Throughout we show QQ plots next to the gene-based manhattan plots of our results. For each consequence category, we display the results before and after the further restriction of variants not being present in the gnomAD non-psych samples. Non-damaging consequence categories are also included as negative controls. The top 20 genes in each plot by observed \(p\)-value are labelled.
For the damaging missense and PTV tests, we also include Manhattan plots.

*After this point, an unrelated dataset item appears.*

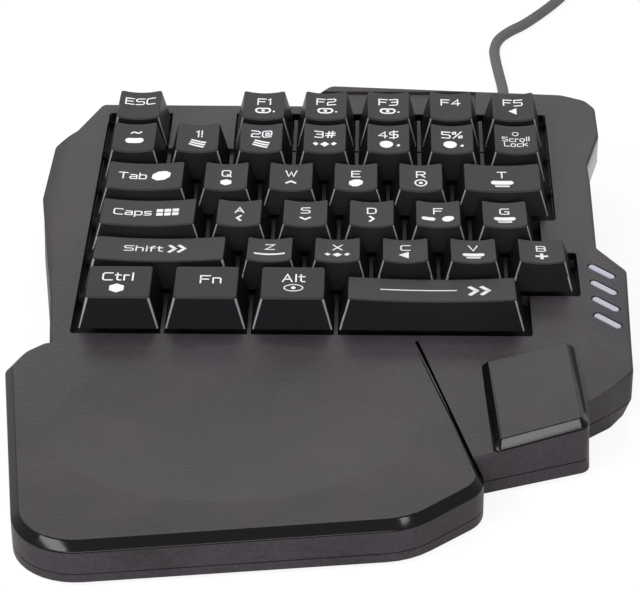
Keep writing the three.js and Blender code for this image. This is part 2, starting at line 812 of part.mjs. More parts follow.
function bottomShell() {
  const hollow = caseBody(wallThickness, deckThickness, wallThickness)
    .intersect(moved(disc(bodyDepth * 2, floorZ, skyHeight, bossSides), { x: 0, y: 0 }));
  const stock = caseBody(0, 0, 0)
    .intersect(underSeam(-seamHalfGap))
    .intersect(moved(disc(bodyDepth * 2, baseClearance, skyHeight, bossSides), { x: 0, y: 0 }));
  const low = floorZ - floorThickness / 2;
  const bosses = screwPlaces().map(({ at }) => (
    moved(disc(baseBossRadius, low, baseBossHeight, bossSides), at)
  ));
  const posts = boardPosts(low, floorZ + boardPostHeight, boardPostRadius);
  const boardRoom = moved(box(boardLength + fitGap * 2, boardWidth + fitGap * 2, 0, skyHeight), boardAt);
  const ribs = cut(join(supports()), [boardRoom]);
  const tray = join([stock.subtract(hollow), ribs, ...bosses, ...posts]);
  const counterbores = screwPlaces().flatMap(({ at }) => [
    moved(disc(screwHeadRadius + fitGap, 0, baseClearance + counterboreDepth, roundSides), at),
    moved(disc(screwRadius + fitGap, 0, baseBossHeight + cutOverrunLength, bossSides), at),
  ]);
  const recesses = Object.values(padPlaceShares).map((share) => (
    moved(prism(padOutline(fitGap), 0, baseClearance + padRecessDepth), pointAt(share))
  ));
  return cut(tray, [...counterbores, ...recesses, exitCutter()]);
}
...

Results for the Fisher’s exact tests of MAC \(\leq\) 5 not in the gnomAD non-psych samples can be explored in our browser, take a look at in the ‘Gene Result’ table on the gene specific pages, or here for all the genes. We applied the above tests to bipolar disorder (comprising bipolar disorder without a fine subclassification, bipolar disorder 1, bipolar disorder 2, and bipolar discorder not otherwise specificied), bipolar disorder 1, bipolar disorder 2, and bipolar disorder with and without psychosis. These plots are included in our paper, in Figure 3 and Figures S9-12,14-5.
We ran a Fisher’s exact test for each gene, grouping together all cohorts. The expected distribution of \(p\)-values is determined via permuation.